The clause creates a new offence of locking on that will be committed when an individual causes serious disruption by attaching either themselves or someone else to another individual, an object or to land, or attaching an object to another object or land. Their act must cause or be capable of causing serious disruption to an organisation or two or more individuals, and the person intends or is reckless as to that consequence. The offence carries a maximum penalty of six months’ imprisonment and an unlimited fine.

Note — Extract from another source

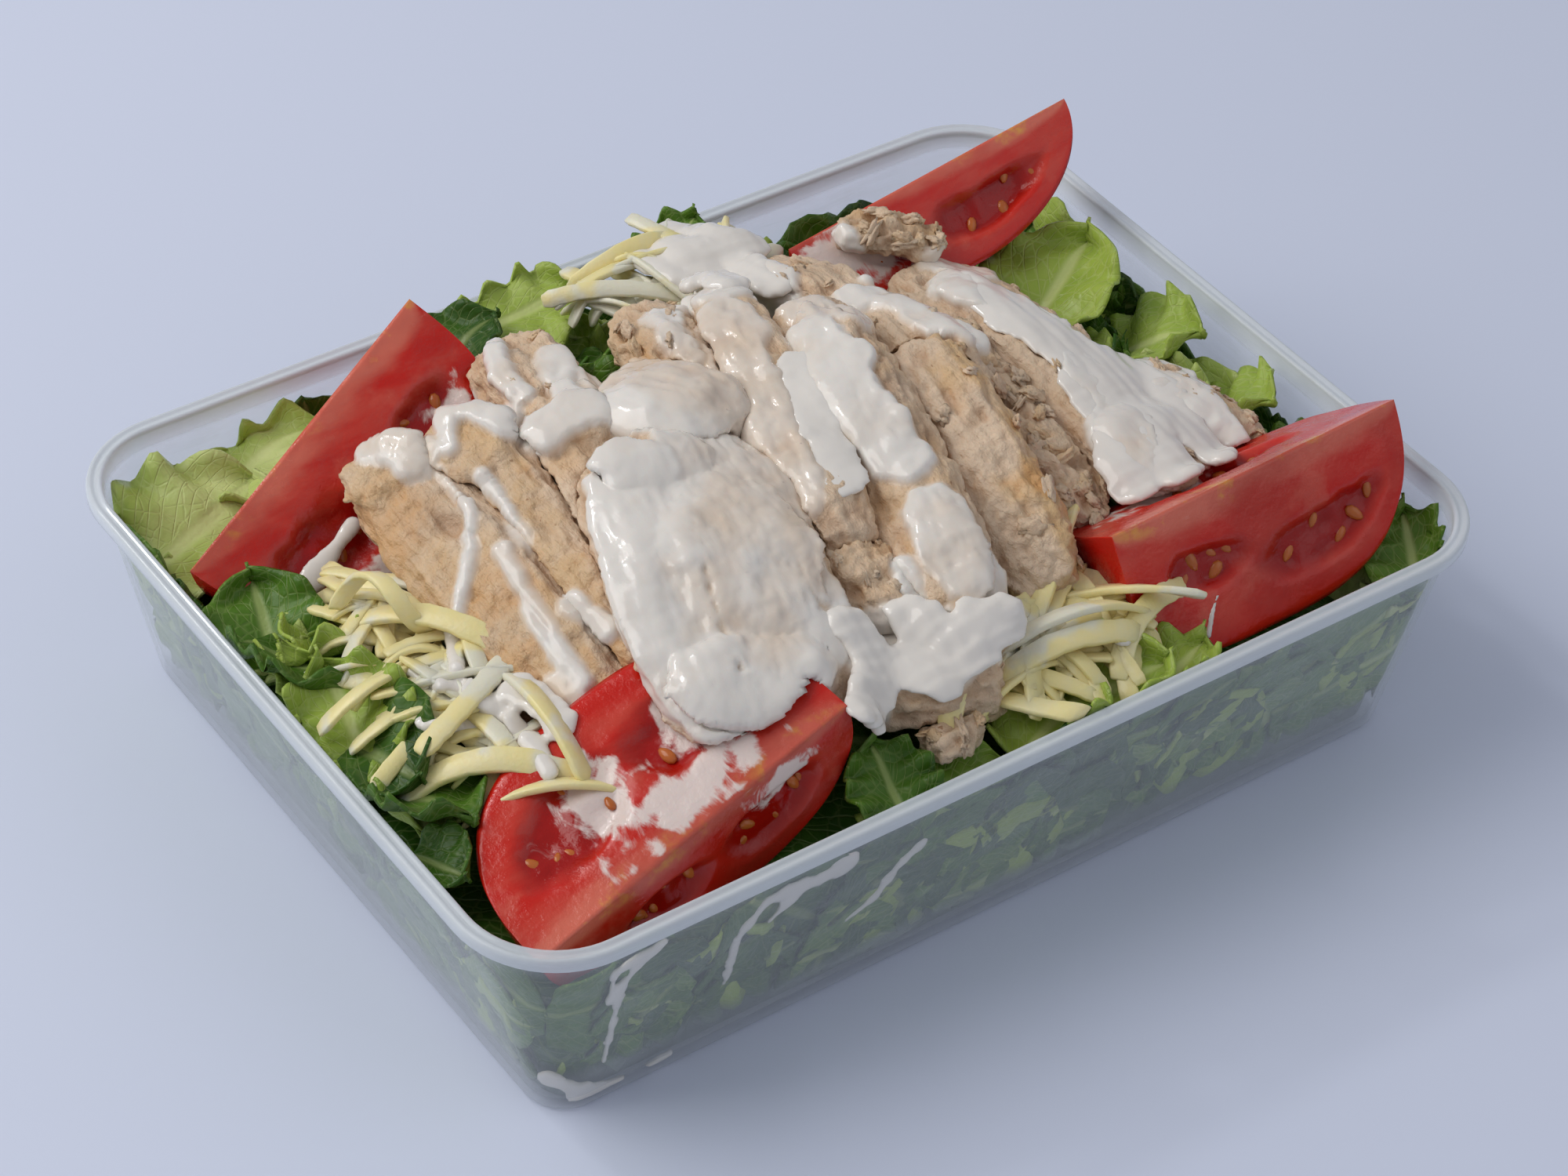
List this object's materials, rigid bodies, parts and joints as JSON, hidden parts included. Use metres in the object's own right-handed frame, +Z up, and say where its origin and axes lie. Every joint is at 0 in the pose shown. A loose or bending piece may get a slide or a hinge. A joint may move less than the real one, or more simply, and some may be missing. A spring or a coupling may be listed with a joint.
{
  "type": "chicken caesar salad in a clear takeaway tub",
  "caption": "Sliced chicken, tomato wedges, grated cheese and dressing on torn lettuce, in an open clear rectangular takeaway tub.",
  "frame": {"origin": "centre of the tub's base, on the surface that the tub stands on", "axes": "+X along the tub's long side, +Y from the front long wall to the back one, +Z up"},
  "size_m": [0.172, 0.126, 0.0582],
  "materials": {
    "clear_plastic": "clear, slightly milky polypropylene, glossy",
    "tomato": "fresh ripe tomato, wet cut faces and glossy skin",
    "chicken": "cooked sliced chicken breast, browned at its edges",
    "lettuce": "fresh romaine lettuce, satin",
    "cheese": "pale grated cheese, soft satin",
    "dressing": "thick creamy dressing, glossy off-white"
  },
  "bodies": {
    "root": {"tub": "clear_plastic", "lettuce": "lettuce", "tomato_wedge_left": "tomato", "tomato_wedge_back": "tomato", "tomato_wedge_right": "tomato", "tomato_wedge_front": "tomato", "chicken_front_slab": "chicken", "chicken_smooth": "chicken", "chicken_curl_left": "chicken", "chicken_curl_mid": "chicken", "chicken_far_left": "chicken", "chicken_long_mid": "chicken", "chicken_long_left": "chicken", "chicken_second": "chicken", "chicken_third": "chicken", "chicken_browned": "chicken", "chicken_back": "chicken", "chicken_right_slab": "chicken", "chicken_shredded": "chicken", "chicken_crag": "chicken", "chicken_front_mass": "chicken", "chicken_right_end": "chicken", "chicken_chunk": "chicken", "chicken_scrap": "chicken", "chicken_shreds": "chicken", "cheese_left": "cheese", "cheese_right": "cheese", "cheese_back": "cheese"}
  },
  "joints": []
}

Referring only to the act of locking on rather than to the equipment used recognises that protesters deploy a wide range of equipment to lock on, from chains and bike locks to bespoke devices, and ensures that the offence will keep pace with evolving lock-on tactics. The offence can be committed on either public or private land, and that ensures that those who use that tactic in, say, an oil refinery do not evade arrest and prosecution for the offence. Furthermore, new stop and search powers that we will consider shortly will allow the police to take proactive action to prevent locking on in the first place, by seizing items that they believe will be used by protesters to lock on.
The Minister has just referred to oil refineries and private space. Chris Noble said in his evidence
“If we moved more into a private space than currently, we would see that as potentially being incredibly significant for money and opportunity lost in terms of policing communities. Those abstractions would probably quite fundamentally change my local model of policing, in terms of being able to maintain that.”––[Official Report, Public Order Public Bill Committee, 9 June 2022; c. 13, Q17.]
Does the Minister accept that he is putting greater pressure on the police, and certainly on their resources?
As I said earlier, I do not accept that because if we get the cocktail of deterrent correct, and get those protesters—
He has to see all the clauses in the round. If we get those protesters to think twice about their actions, we hope that they will desist—
Or at least they will be incarcerated, such that they will not be able to continue with their protests.